### Description of the task
Give every line of the material again, exactly as written.

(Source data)
━━━━

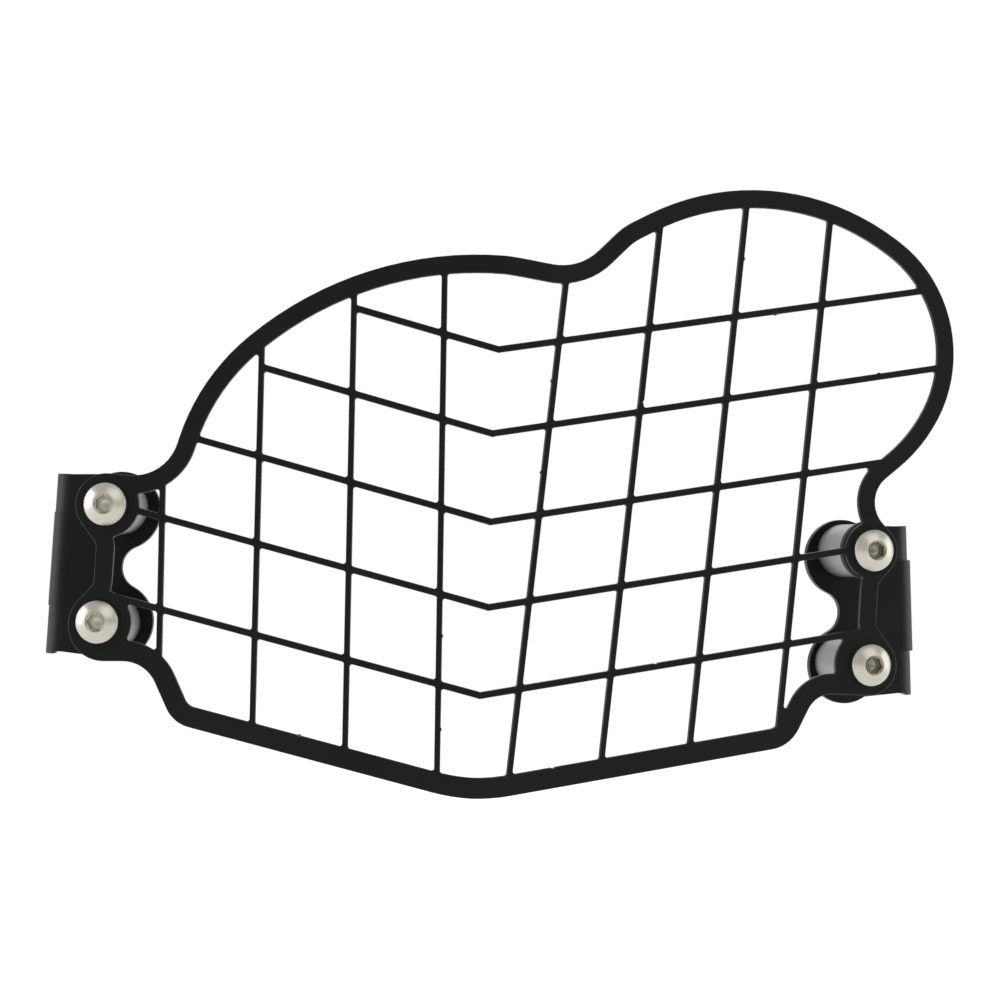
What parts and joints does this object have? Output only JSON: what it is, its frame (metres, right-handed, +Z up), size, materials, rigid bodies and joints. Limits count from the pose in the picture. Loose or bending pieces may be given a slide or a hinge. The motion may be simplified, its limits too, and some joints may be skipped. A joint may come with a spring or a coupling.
{
  "type": "motorcycle headlight guard",
  "caption": "Folded steel grille held on spacers in front of a motorcycle's headlight by a bent bracket on each side, asymmetric to follow an unequal twin lamp.",
  "frame": {"origin": "centre of the left bracket's side hole, midway through the sheet", "axes": "+X to the right as seen by someone facing the guard, +Y back towards the headlight, +Z up along the grille's fold"},
  "size_m": [0.299, 0.0966, 0.2062],
  "materials": {
    "powder_coat": "satin black powder coat on steel sheet",
    "stainless": "satin stainless steel",
    "spacer_aluminium": "turned and polished",
    "rubber": "matt black",
    "nylon": "off-white nylon"
  },
  "bodies": {
    "root": {"grille_plate": "powder_coat", "left_bracket": "powder_coat", "right_bracket": "powder_coat", "upper_left_screw": "stainless", "lower_left_screw": "stainless", "upper_right_screw": "stainless", "lower_right_screw": "stainless", "upper_left_black_washer": "rubber", "lower_left_black_washer": "rubber", "upper_right_black_washer": "rubber", "lower_right_black_washer": "rubber", "upper_left_spacer": "spacer_aluminium", "lower_left_spacer": "spacer_aluminium", "upper_right_spacer": "spacer_aluminium", "lower_right_spacer": "spacer_aluminium", "upper_left_flat_washer": "stainless", "lower_left_flat_washer": "stainless", "upper_right_flat_washer": "stainless", "lower_right_flat_washer": "stainless", "upper_left_lock_nut": "stainless", "lower_left_lock_nut": "stainless", "upper_right_lock_nut": "stainless", "lower_right_lock_nut": "stainless", "upper_left_nylon_ring": "nylon", "lower_left_nylon_ring": "nylon", "upper_right_nylon_ring": "nylon", "lower_right_nylon_ring": "nylon"}
  },
  "joints": []
}
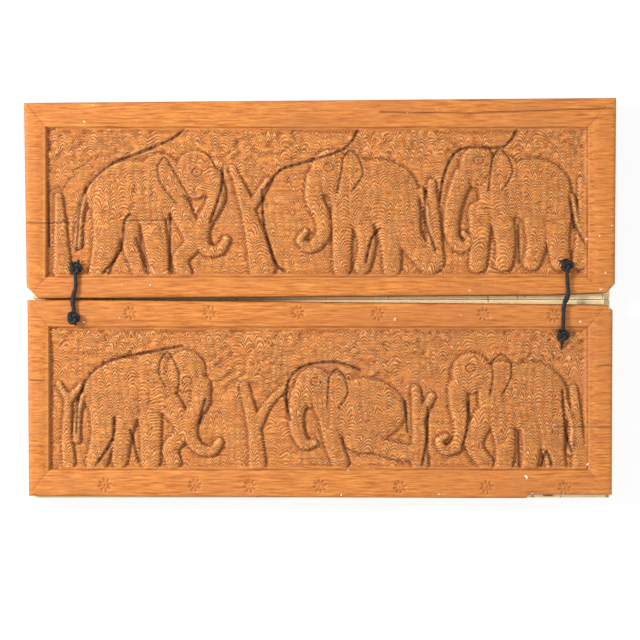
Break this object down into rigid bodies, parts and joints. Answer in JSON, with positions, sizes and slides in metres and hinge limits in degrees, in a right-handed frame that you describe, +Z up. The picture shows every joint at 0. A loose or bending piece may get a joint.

━━━━

### Response for this exercise
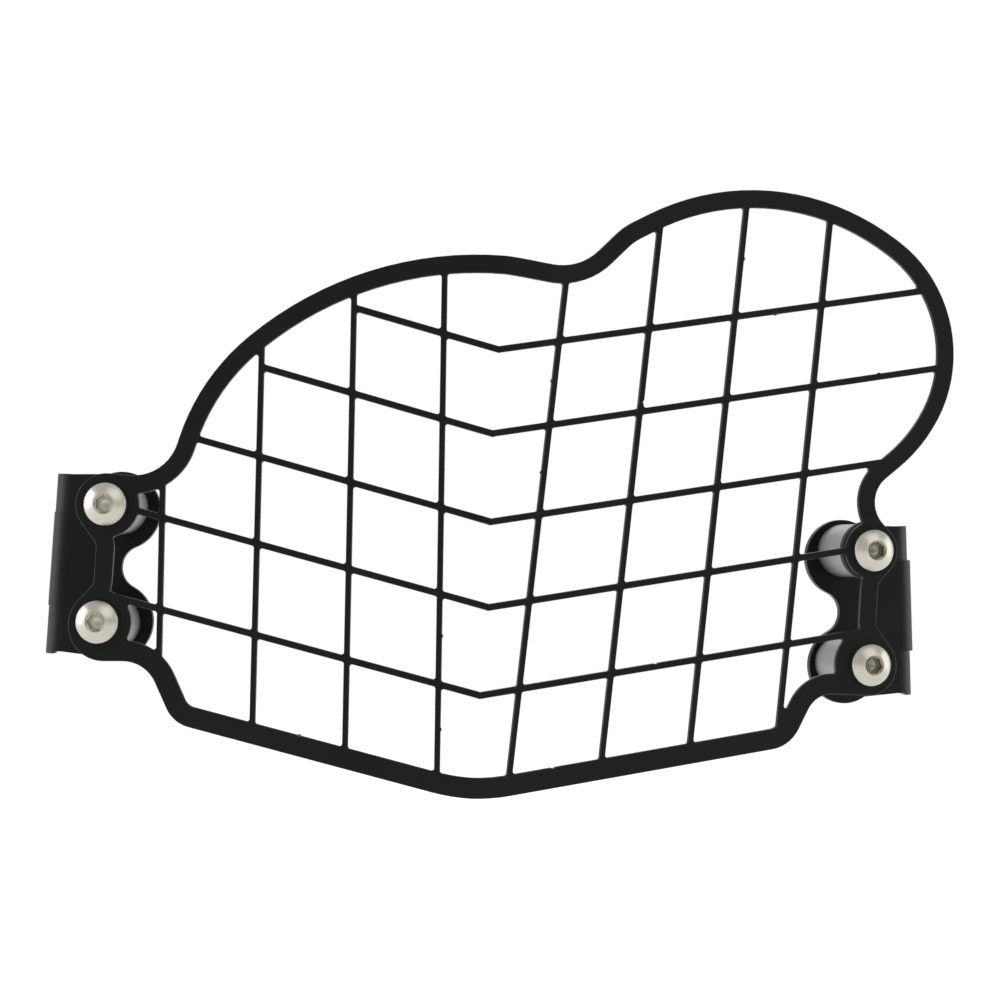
What parts and joints does this object have? Output only JSON: what it is, its frame (metres, right-handed, +Z up), size, materials, rigid bodies and joints. Limits count from the pose in the picture. Loose or bending pieces may be given a slide or a hinge. The motion may be simplified, its limits too, and some joints may be skipped. A joint may come with a spring or a coupling.
{
  "type": "motorcycle headlight guard",
  "caption": "Folded steel grille held on spacers in front of a motorcycle's headlight by a bent bracket on each side, asymmetric to follow an unequal twin lamp.",
  "frame": {"origin": "centre of the left bracket's side hole, midway through the sheet", "axes": "+X to the right as seen by someone facing the guard, +Y back towards the headlight, +Z up along the grille's fold"},
  "size_m": [0.299, 0.0966, 0.2062],
  "materials": {
    "powder_coat": "satin black powder coat on steel sheet",
    "stainless": "satin stainless steel",
    "spacer_aluminium": "turned and polished",
    "rubber": "matt black",
    "nylon": "off-white nylon"
  },
  "bodies": {
    "root": {"grille_plate": "powder_coat", "left_bracket": "powder_coat", "right_bracket": "powder_coat", "upper_left_screw": "stainless", "lower_left_screw": "stainless", "upper_right_screw": "stainless", "lower_right_screw": "stainless", "upper_left_black_washer": "rubber", "lower_left_black_washer": "rubber", "upper_right_black_washer": "rubber", "lower_right_black_washer": "rubber", "upper_left_spacer": "spacer_aluminium", "lower_left_spacer": "spacer_aluminium", "upper_right_spacer": "spacer_aluminium", "lower_right_spacer": "spacer_aluminium", "upper_left_flat_washer": "stainless", "lower_left_flat_washer": "stainless", "upper_right_flat_washer": "stainless", "lower_right_flat_washer": "stainless", "upper_left_lock_nut": "stainless", "lower_left_lock_nut": "stainless", "upper_right_lock_nut": "stainless", "lower_right_lock_nut": "stainless", "upper_left_nylon_ring": "nylon", "lower_left_nylon_ring": "nylon", "upper_right_nylon_ring": "nylon", "lower_right_nylon_ring": "nylon"}
  },
  "joints": []
}
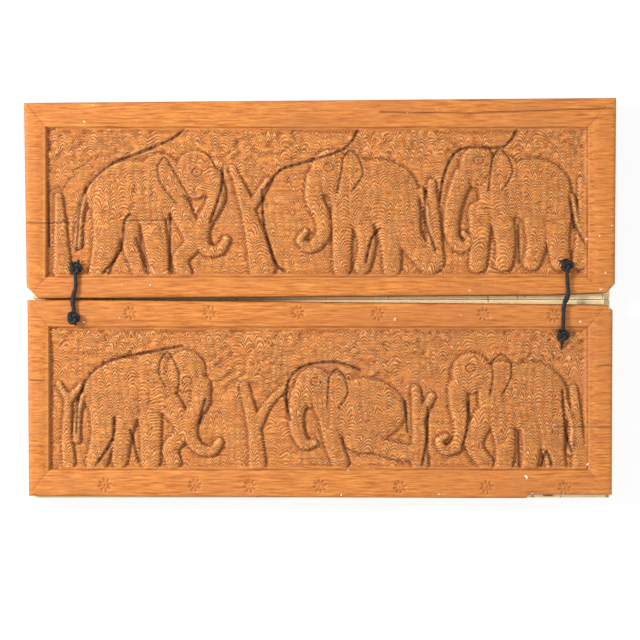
Break this object down into rigid bodies, parts and joints. Answer in JSON, with positions, sizes and slides in metres and hinge limits in degrees, in a right-handed frame that you describe, +Z up. The picture shows every joint at 0. A loose or bending piece may get a joint.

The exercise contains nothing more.